Conserving wildlife

The greatest threat to our native wildlife is loss of habitat or a place to live. National parks provide homes for wildlife - plants and animals. Soil type, landscape and climate conditions influence where plants grow. To survive and thrive, plants need water, sunlight and nutrients from the soil. Managing parks to protect plants can include:

  • controlling severe wildfires which destroy vegetation;
  • regular burning under controlled conditions to suit particular plant and animal species;
  • excluding or removing grazing animals such as cattle and goats;
  • removing or controlling the spread of weeds;
  • controlling pests which eat or damage plants;
  • prohibiting any collection of plants, flowers or seeds;
  • limiting vegetation trampling and damage by managing visitor use;
  • minimising clearing for any park developments; and
  • replanting degraded areas.

Animals need a suitable and reliable food supply and places to shelter away from predators. Provided these basics are met, animals can successfully reproduce and multiply. National parks are ideal places for native animals. Animals are totally protected within national parks and, with few exceptions, cannot be hunted.

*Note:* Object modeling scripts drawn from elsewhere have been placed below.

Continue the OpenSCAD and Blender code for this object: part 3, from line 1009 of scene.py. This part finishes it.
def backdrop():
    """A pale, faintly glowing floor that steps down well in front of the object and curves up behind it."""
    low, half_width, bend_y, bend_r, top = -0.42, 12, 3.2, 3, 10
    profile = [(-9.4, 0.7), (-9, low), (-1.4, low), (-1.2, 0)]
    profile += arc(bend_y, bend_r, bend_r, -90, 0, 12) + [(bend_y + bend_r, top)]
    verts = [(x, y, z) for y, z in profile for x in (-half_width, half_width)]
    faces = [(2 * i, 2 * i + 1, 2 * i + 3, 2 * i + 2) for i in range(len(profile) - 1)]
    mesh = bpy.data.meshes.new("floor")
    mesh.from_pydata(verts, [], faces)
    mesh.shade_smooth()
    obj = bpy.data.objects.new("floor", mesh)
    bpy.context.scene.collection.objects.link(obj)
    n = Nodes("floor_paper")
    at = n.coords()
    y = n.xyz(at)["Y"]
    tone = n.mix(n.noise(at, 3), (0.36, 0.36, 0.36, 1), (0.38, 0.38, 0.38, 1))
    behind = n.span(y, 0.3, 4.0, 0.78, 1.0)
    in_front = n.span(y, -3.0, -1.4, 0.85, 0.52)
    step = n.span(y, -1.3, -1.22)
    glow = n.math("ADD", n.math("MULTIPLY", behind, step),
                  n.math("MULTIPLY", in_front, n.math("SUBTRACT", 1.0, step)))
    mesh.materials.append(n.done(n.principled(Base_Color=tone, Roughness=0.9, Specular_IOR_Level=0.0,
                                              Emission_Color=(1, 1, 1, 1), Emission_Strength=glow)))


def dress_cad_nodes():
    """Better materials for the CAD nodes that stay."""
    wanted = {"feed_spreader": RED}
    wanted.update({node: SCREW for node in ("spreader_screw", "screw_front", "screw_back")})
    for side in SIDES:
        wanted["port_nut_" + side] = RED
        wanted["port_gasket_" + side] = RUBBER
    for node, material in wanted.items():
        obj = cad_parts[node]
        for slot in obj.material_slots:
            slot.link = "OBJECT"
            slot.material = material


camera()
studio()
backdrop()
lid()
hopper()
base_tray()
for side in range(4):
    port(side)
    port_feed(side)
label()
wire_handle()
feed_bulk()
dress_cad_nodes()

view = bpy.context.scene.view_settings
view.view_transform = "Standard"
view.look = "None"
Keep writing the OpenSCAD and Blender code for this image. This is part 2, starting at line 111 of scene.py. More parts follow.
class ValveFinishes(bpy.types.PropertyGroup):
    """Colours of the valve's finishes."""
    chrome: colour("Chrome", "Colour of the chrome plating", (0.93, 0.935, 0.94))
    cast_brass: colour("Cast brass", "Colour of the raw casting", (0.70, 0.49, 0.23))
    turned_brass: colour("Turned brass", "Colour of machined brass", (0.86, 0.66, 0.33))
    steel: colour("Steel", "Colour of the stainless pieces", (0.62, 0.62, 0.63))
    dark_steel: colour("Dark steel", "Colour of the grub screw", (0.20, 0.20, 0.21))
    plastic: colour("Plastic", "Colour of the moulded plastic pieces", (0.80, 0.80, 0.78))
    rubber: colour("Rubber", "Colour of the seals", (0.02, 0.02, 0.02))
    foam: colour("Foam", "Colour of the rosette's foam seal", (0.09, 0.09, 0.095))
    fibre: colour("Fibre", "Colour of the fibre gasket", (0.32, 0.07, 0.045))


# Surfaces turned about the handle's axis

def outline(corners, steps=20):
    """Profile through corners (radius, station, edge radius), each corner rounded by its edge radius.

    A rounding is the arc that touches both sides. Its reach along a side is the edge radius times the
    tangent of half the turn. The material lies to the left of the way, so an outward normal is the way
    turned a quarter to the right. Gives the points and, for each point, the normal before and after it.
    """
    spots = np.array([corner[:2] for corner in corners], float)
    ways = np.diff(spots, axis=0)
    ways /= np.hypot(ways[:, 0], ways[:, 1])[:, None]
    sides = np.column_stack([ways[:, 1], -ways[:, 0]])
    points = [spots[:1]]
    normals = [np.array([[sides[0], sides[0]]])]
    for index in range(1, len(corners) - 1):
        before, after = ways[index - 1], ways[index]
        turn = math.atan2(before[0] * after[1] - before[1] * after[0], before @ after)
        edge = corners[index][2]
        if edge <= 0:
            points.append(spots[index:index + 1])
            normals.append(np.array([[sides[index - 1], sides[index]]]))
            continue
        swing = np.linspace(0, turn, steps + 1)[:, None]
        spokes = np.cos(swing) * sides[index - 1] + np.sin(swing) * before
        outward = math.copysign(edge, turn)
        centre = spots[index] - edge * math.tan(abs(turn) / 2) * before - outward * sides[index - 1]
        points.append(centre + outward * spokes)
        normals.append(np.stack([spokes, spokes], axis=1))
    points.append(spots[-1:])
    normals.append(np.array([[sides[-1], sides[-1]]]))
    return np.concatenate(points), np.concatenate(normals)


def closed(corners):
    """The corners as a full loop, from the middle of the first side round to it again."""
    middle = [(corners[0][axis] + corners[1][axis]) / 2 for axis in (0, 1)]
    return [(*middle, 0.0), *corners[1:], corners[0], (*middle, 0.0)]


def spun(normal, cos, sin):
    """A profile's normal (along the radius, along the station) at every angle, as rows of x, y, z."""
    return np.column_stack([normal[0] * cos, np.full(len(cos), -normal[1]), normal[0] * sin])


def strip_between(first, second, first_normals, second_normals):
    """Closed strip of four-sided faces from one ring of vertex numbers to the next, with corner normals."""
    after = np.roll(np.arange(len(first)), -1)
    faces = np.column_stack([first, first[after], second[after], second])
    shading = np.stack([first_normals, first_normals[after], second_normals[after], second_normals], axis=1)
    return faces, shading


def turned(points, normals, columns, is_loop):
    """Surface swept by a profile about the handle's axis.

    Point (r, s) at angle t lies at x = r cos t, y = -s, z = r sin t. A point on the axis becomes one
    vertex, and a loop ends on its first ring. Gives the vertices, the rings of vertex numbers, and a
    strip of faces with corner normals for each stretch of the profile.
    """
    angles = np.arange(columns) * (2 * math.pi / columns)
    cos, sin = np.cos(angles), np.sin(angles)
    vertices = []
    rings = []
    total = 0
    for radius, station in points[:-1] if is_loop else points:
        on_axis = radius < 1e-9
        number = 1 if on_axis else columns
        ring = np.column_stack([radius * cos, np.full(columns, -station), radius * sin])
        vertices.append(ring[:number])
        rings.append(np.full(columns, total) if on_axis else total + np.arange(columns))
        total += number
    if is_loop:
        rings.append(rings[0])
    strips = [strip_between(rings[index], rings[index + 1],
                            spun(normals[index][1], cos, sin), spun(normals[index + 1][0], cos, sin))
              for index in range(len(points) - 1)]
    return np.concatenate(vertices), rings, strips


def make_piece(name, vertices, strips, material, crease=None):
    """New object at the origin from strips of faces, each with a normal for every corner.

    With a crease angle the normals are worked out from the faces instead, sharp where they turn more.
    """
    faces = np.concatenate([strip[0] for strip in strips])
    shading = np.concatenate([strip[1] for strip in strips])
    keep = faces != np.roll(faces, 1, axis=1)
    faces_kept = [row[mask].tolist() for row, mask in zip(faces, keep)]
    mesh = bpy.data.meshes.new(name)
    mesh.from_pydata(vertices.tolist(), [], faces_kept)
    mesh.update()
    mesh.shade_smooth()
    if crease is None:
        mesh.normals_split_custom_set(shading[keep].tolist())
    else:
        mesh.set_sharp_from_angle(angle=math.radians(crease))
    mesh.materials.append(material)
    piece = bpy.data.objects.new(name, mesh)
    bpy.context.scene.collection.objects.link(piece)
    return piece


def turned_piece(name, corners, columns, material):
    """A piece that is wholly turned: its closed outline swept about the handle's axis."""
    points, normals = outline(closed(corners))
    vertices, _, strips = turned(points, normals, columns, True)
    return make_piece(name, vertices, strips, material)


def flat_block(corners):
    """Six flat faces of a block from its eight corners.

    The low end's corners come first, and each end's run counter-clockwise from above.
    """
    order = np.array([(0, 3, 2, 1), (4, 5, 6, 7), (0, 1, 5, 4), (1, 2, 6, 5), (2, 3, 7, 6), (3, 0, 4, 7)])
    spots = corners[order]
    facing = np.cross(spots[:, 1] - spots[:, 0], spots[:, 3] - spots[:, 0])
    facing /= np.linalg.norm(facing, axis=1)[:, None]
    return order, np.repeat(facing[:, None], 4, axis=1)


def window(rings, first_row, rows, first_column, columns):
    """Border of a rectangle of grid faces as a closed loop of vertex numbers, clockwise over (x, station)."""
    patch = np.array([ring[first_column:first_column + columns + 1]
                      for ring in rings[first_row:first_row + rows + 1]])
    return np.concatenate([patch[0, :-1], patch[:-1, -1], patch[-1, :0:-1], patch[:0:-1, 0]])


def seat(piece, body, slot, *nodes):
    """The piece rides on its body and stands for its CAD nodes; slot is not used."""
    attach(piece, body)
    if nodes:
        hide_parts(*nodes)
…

Ways to protect animals include:

  • fencing to keep out predators and competing grazing animals;
  • controlling fires which can wipe out habitats and kill or injure animals;
  • removing predators such as feral cats and goats;
  • supplementary feeding when natural disasters strike;
  • prohibiting hunting;
  • excluding people when necessary especially during breeding seasons;
  • limiting vehicle access to protect animals from roadkill;
  • rehabilitating degraded areas; and
  • protecting water quality in lakes and streams.

Parks are actively managed to conserve wildlife.